History: 2004 c 277 s 9
211B.35 EVIDENTIARY HEARING BY PANEL.
    Subdivision 1. Deadline for hearing. When required by section 211B.34, subdivision 2 or 3,
the chief administrative law judge must assign the complaint to a panel of three administrative
law judges for an evidentiary hearing. The hearing must be held within the following times:
(1) ten days after the complaint was assigned, if an expedited probable cause hearing was
requested or required under section 211B.33;
(2) 30 days after the complaint was filed, if it was filed within 60 days before the primary or
special election or within 90 days before the general election to which the complaint relates; or
(3) 90 days after the complaint was filed, if it was filed at any other time.
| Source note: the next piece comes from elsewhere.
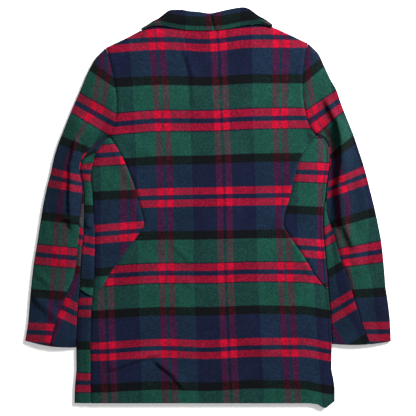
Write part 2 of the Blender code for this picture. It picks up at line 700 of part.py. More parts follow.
def collar(coat):
    """Stand up from the neck seam, roll, and the fall down over the back."""
    along = 18
    stand_rows, roll_rows, fall_rows = 1, 5, 3

    def place(i, j):
        x = mix(COLLAR[0][0], COLLAR[-1][0], i / along)
        roll, free = curve(COLLAR, x, 1), curve(COLLAR, x, 2)
        neck = curve(SHOULDER_LINE, x) + 1.0
        room = roll - WALL / 2 - neck
        radius = min(COLLAR_RADIUS, room * 0.6)
        lie = upper_lie(x, neck, EDGE_DEPTH)
        centre = roll - WALL / 2 - radius
        lift = max(radius, WALL / 2 + LAYER_GAP / 2)
        if j <= stand_rows:
            return x, mix(neck, centre, j / stand_rows), lie
        if j <= stand_rows + roll_rows:
            angle = math.pi * (j - stand_rows) / roll_rows
            return x, centre + radius * math.sin(angle), lie + lift * (1 - math.cos(angle))
        share = (j - stand_rows - roll_rows) / fall_rows
        y = mix(centre, free, share)
        rise = mix(2 * lift, WALL + LAYER_GAP + 0.6, ease(share))
        return x, y, lie + rise + COLLAR_PUFF * math.sin(math.pi * share) ** 2

    cloth(coat, "collar", [(along, stand_rows + roll_rows + fall_rows, place)])


def button(coat, number, y):
    """A flat round button, face down on the floor."""
    name = "button_" + str(number)
    profile = bmesh.new()
    rim = 0.5
    points = ((0, BUTTON_THICKNESS), (BUTTON_RADIUS - rim, BUTTON_THICKNESS),
              (BUTTON_RADIUS, BUTTON_THICKNESS - rim), (BUTTON_RADIUS, rim),
              (BUTTON_RADIUS - rim, 0), (0, 0))
    verts = [profile.verts.new((x * MM, 0, z * MM)) for x, z in points]
    for first, second in zip(verts, verts[1:]):
        profile.edges.new((first, second))
    mesh = bpy.data.meshes.new(name)
    profile.to_mesh(mesh)
    profile.free()
    mesh.materials.append(cloth_material(name + "_horn", BUTTON_COLOUR, 0.35))
    piece = bpy.data.objects.new(name, mesh)
    piece.location = (BUTTON_X * MM, y * MM, 0)
    coat.objects.link(piece)
    screw = piece.modifiers.new("turned", "SCREW")
    screw.steps = 24
    screw.render_steps = 24
    screw.use_merge_vertices = True
    screw.merge_threshold = 0.00001


def main():
    for old in list(bpy.data.objects):
        bpy.data.objects.remove(old)
    coat = bpy.data.collections.new("wool_coat")
    bpy.context.scene.collection.children.link(coat)
    back_centre(coat)
    for is_left in (True, False):
        back_side(coat, is_left)
        front_side(coat, is_left)
        front(coat, is_left)
        lapel(coat, is_left)
        sleeve(coat, is_left)
    collar(coat)
    for number, y in enumerate(BUTTON_ROWS, 1):
        button(coat, number, y)


main()
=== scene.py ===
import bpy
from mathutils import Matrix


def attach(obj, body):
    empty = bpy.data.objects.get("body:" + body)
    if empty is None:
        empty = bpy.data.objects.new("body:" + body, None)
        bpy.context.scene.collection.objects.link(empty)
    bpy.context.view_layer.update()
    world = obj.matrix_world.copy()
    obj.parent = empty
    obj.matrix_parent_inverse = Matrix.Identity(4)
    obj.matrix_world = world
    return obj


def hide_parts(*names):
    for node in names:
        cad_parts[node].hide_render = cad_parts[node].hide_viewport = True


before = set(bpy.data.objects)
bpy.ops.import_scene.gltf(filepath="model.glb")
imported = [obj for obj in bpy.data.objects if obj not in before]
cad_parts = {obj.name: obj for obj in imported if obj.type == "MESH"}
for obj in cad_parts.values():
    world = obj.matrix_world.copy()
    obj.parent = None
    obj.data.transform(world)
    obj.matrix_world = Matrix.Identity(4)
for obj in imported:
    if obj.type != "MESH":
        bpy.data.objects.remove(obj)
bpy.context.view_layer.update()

import math
from functools import lru_cache

import bmesh
import bpy

# Tables are in millimetres, as the coat was measured. Check tables are in points of the picture.
mm = 0.001
photo = {"scale": 2.0, "middleX": 208.0, "middleY": 207.6, "away": 1964.0}
cloth = {"wall": 2.4, "seamGap": 0.3, "edgeRadius": 2.6, "upperLie": 7.5, "edgeDepth": 22.0,
         "puff": 1.6, "puffDepth": 46.0, "rimRound": 0.75}
body = {"centreFront": 6.0, "frontLap": 30.0, "neckTop": 356.0, "breakY": 110.0,
        "armpit": 143.0, "straight": 290.0, "topRow": 330.0, "point": -34.0, "corner": -179.0,
        "forearm": 206.0, "hem": -391.0, "pocket": -160.0, "pocketRoom": 0.9,
        "shoulderRoom": 1.6, "tipRoom": 0.7, "lapRise": 3.1, "buttonRise": 2.1,
        "upperRise": 2.0, "hemReach": 60.0, "foldInset": 9.0, "neckLeft": -138.0, "neckRight": 138.0,
        "neckBlend": 14.0, "sleeveRoom": 0.03, "rightSeamDip": 0.3}
buttons = {"radius": 11.0, "thickness": 1.8, "rows": (90.0, 10.0, -70.0), "x": 6.0,
           "rim": 1.6, "dish": 0.5, "reachAbove": (34, 84), "reachBelow": (31, 60)}
halfWall, halfGap, edgeRound = cloth["wall"] / 2, cloth["seamGap"] / 2, cloth["edgeRadius"]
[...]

For good cause shown, the panel may extend the deadline set forth in clause (2) or (3)
by 60 days.
    Subd. 2. Disposition of complaint. The panel must determine whether the violation alleged
in the complaint occurred and must make at least one of the following dispositions:
(a) The panel may dismiss the complaint.
(b) The panel may issue a reprimand.
(c) The panel may find that a statement made in a paid advertisement or campaign material
violated section 211B.06.
(d) The panel may impose a civil penalty of up to $5,000 for any violation of chapter
211A or 211B.
(e) The panel may refer the complaint to the appropriate county attorney.
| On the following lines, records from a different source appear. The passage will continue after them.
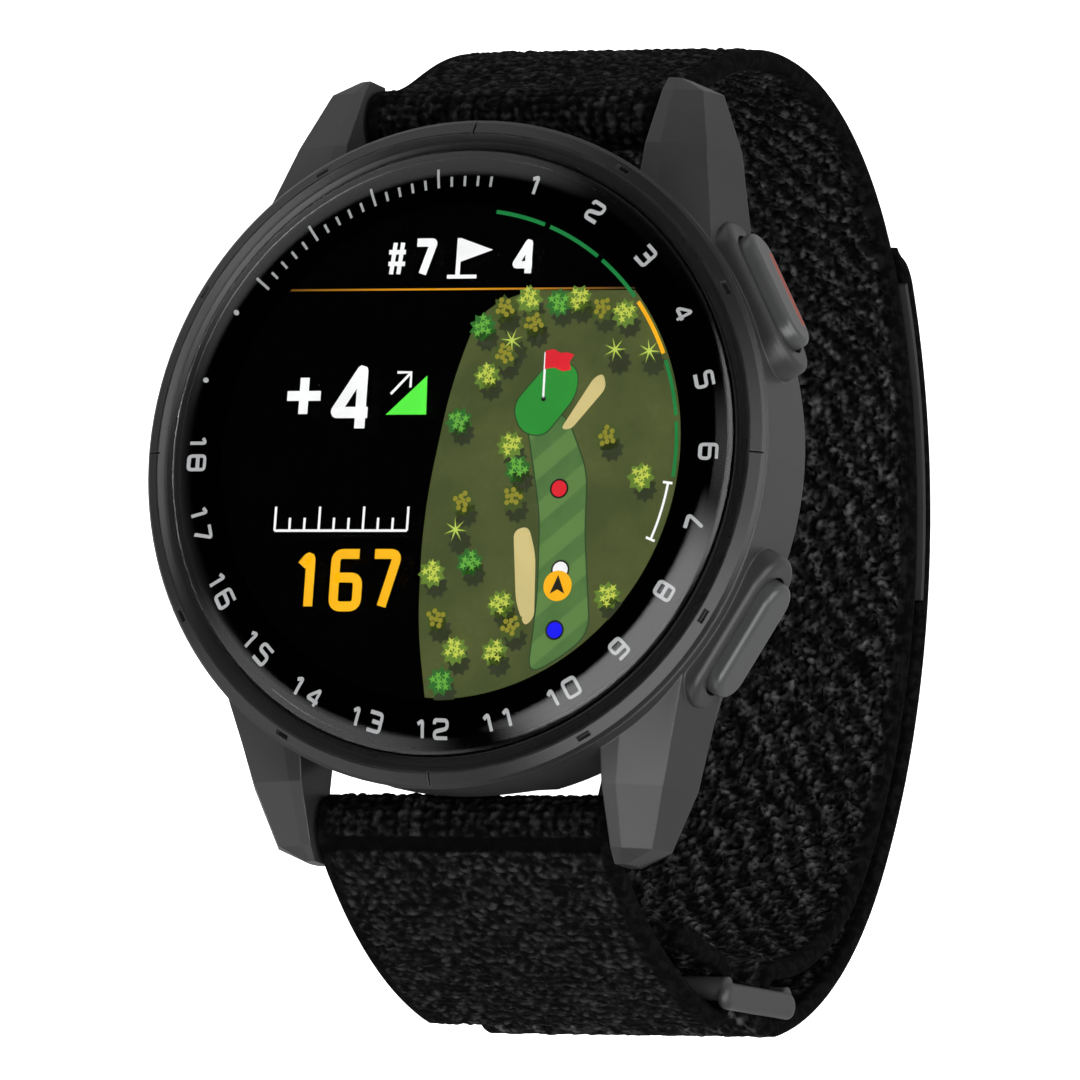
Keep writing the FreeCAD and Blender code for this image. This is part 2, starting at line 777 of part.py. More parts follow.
def back_cover():
    body = turned("cover", [
        (size.window_radius + size.running_gap, 0),
        (size.island_radius, 0),
        (size.island_radius + 2.2, 0.7),
        (size.cover_radius, 1.3),
        (size.cover_radius, size.cover_top),
        (size.seal_radius + size.seal_width + 0.05, size.cover_top),
        (size.seal_radius + size.seal_width + 0.05, size.cover_top - 0.5),
        (size.seal_radius - 0.05, size.cover_top - 0.5),
        (size.seal_radius - 0.05, size.cover_top),
        (size.sensor_board_radius + 1.2, size.cover_top),
        (size.sensor_board_radius + 1.2, size.window_depth),
        (size.window_radius + size.running_gap, size.window_depth),
    ])
    cuts = [block("port_room", size.port_length, size.port_width, size.cover_top, 0, -size.port_reach, 0)]
    for bearing in COVER_SCREW_BEARINGS:
        x, y = radial(bearing, COVER_SCREW_REACH)
        cuts.append(cylinder("cover_hole", size.screw_radius + size.running_gap, size.cover_top, x, y))
        cuts.append(cylinder("cover_sink", 1.0, 1.75, x, y))
    node(cut("back_cover", body, cuts), "back_cover")
    node(tube("back_seal", size.seal_radius + size.seal_width, size.seal_radius, 0.5,
              z=size.cover_top - 0.5), "back_seal")


def back_screws():
    screws = []
    for bearing in COVER_SCREW_BEARINGS:
        x, y = radial(bearing, COVER_SCREW_REACH)
        head = cylinder("cover_head", 0.95, 0.45, x, y, 1.3)
        shank = cylinder("cover_shank", size.screw_radius, size.cover_top, x, y, 1.75)
        drive = block("cover_drive", 0.3, 1.3, 0.2, x, y, 1.3)
        screws.append(cut("cover_screw", fuse("cover_screw_blank", [head, shank]), [drive]))
    node(group("back_screws", screws), "back_screws")


def charge_port():
    bottom = 0.9
    height = size.ledge_top - 0.1 - bottom
    body = block("port_body", size.port_length, size.port_width, height, 0, -size.port_reach, bottom)
    room = block("port_opening", size.port_length - 1, size.port_width - 1, 1.2, 0, -size.port_reach, bottom)
    pins = []
    slots = []
    for step in range(4):
        x = (step - 1.5) * (size.port_length - 2) / 4
        pins.append(cylinder("port_pin", 0.25, 1.6, x, -size.port_reach, 1.3))
        slots.append(cylinder("port_pin_hole", 0.25, 1.6, x, -size.port_reach, 1.3))
    node(cut("charge_port", body, [room] + slots), "charge_port")
    node(group("charge_pins", pins), "charge_pins")


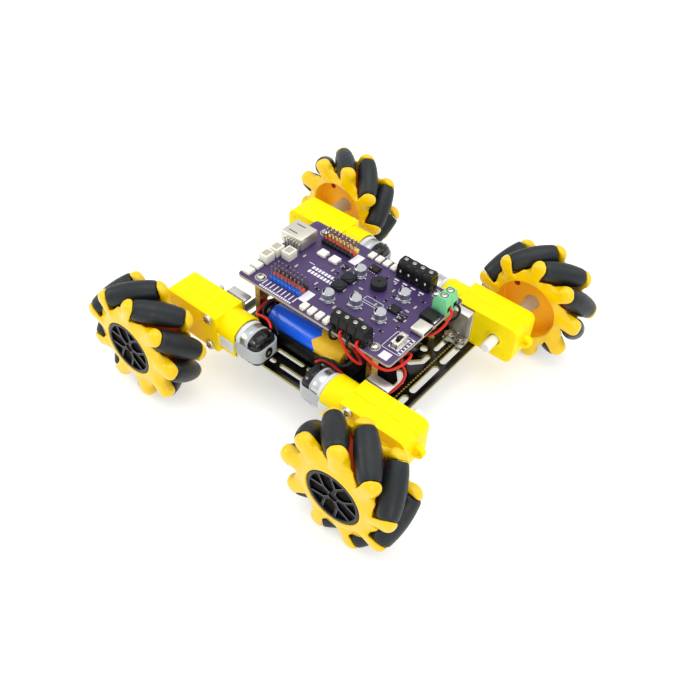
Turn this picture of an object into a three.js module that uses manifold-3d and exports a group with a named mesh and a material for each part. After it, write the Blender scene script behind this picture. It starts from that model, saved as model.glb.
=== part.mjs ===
// Four wheel mecanum robot chassis, in millimetres.
// +X is forward, +Y is left and +Z is up. The origin is on the floor, under the middle of the base plate.

import * as THREE from 'three';
import { mergeVertices } from 'three/addons/utils/BufferGeometryUtils.js';
import Module from 'manifold-3d';

const wasm = await Module();
wasm.setup();

// Driving dimensions
const GAP = 0.3; // clearance between neighbouring pieces
const M3 = { radius: 1.5, hole: 1.8, head: 2.8, headHeight: 2, nutHeight: 2.4 };

const WHEEL = { radius: 31.5, base: 130.8, track: 157.4 };
const ROLLER = { count: 9, radius: 6, length: 24, pin: 1, bore: 1.3, slant: Math.PI / 4 };
const RIM = { barrel: 18.9, halfWidth: 12, recess: 14, floor: -3, coverRadius: 14.8, cover: 11.7 };
const LOBE = { halfWidth: 5.2, faceHalfWidth: 2.8, tip: 2.4, stem: 8.4, thickness: 2.9 };
const SHAFT = { radius: 2.7, bore: 3, stub: 9.1, coupler: 5, couplerLength: 16 };

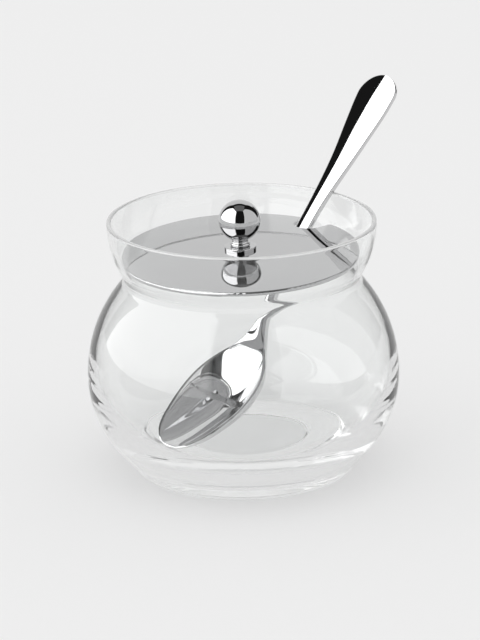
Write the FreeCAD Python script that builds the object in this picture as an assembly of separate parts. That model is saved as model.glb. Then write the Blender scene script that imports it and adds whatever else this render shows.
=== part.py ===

    Subd. 3. Time for disposition. The panel must dispose of the complaint:
(1) within three days after the hearing record closes, if an expedited probable cause hearing
was required by section 211B.33; and
(2) within 14 days after the hearing record closes, if an expedited probable cause hearing
was not required by section 211B.33.
History: 2004 c 277 s 10
211B.36 PROCEDURES.
    Subdivision 1. Evidence and argument. The administrative law judge or panel may consider
any evidence and argument submitted until a hearing record is closed, including affidavits and
documentation, or may continue a hearing to enable the parties to submit additional testimony.
    Subd. 2. Withdrawal of complaint. At any time before an evidentiary hearing under section
211B.35 begins, a complainant may withdraw a complaint filed under section 211B.32. After the
evidentiary hearing begins, a complaint filed under section 211B.32 may only be withdrawn with
the permission of the panel.
    Subd. 3. Costs. If the assigned administrative law judge or panel determines the complaint is
frivolous, they may order the complainant to pay the respondent's reasonable attorney fees and to
pay the costs of the office in the proceeding in which the complaint was dismissed.
    Subd. 4. Hearings public. A hearing under section 211B.34 or 211B.35 may be conducted
by conference telephone call or by interactive television. All hearings must be open to the public.
    Subd. 5. Judicial review. A party aggrieved by a final decision on a complaint filed under
section 211B.32 is entitled to judicial review of the decision as provided in sections 14.63 to
14.69; however, proceedings on a complaint filed under section 211B.32 are not a contested case
within the meaning of chapter 14 and are not otherwise governed by chapter 14.
History: 2004 c 277 s 11
211B.37 COSTS ASSESSED.
Except as otherwise provided in section 211B.36, subdivision 3, the chief administrative
law judge shall assess the cost of considering complaints filed under section 211B.32 as provided
in this section. Costs of complaints relating to a statewide ballot question or an election for a
statewide or legislative office must be assessed against the appropriation from the general fund to
the general account of the state elections campaign fund in section 10A.31, subdivision 4. Costs
of complaints relating to any other ballot question or elective office must be assessed against the
county or counties in which the election is held. Where the election is held in more than one
county, the chief administrative law judge shall apportion the assessment among the counties in
proportion to their respective populations within the election district to which the complaint
relates according to the most recent decennial federal census.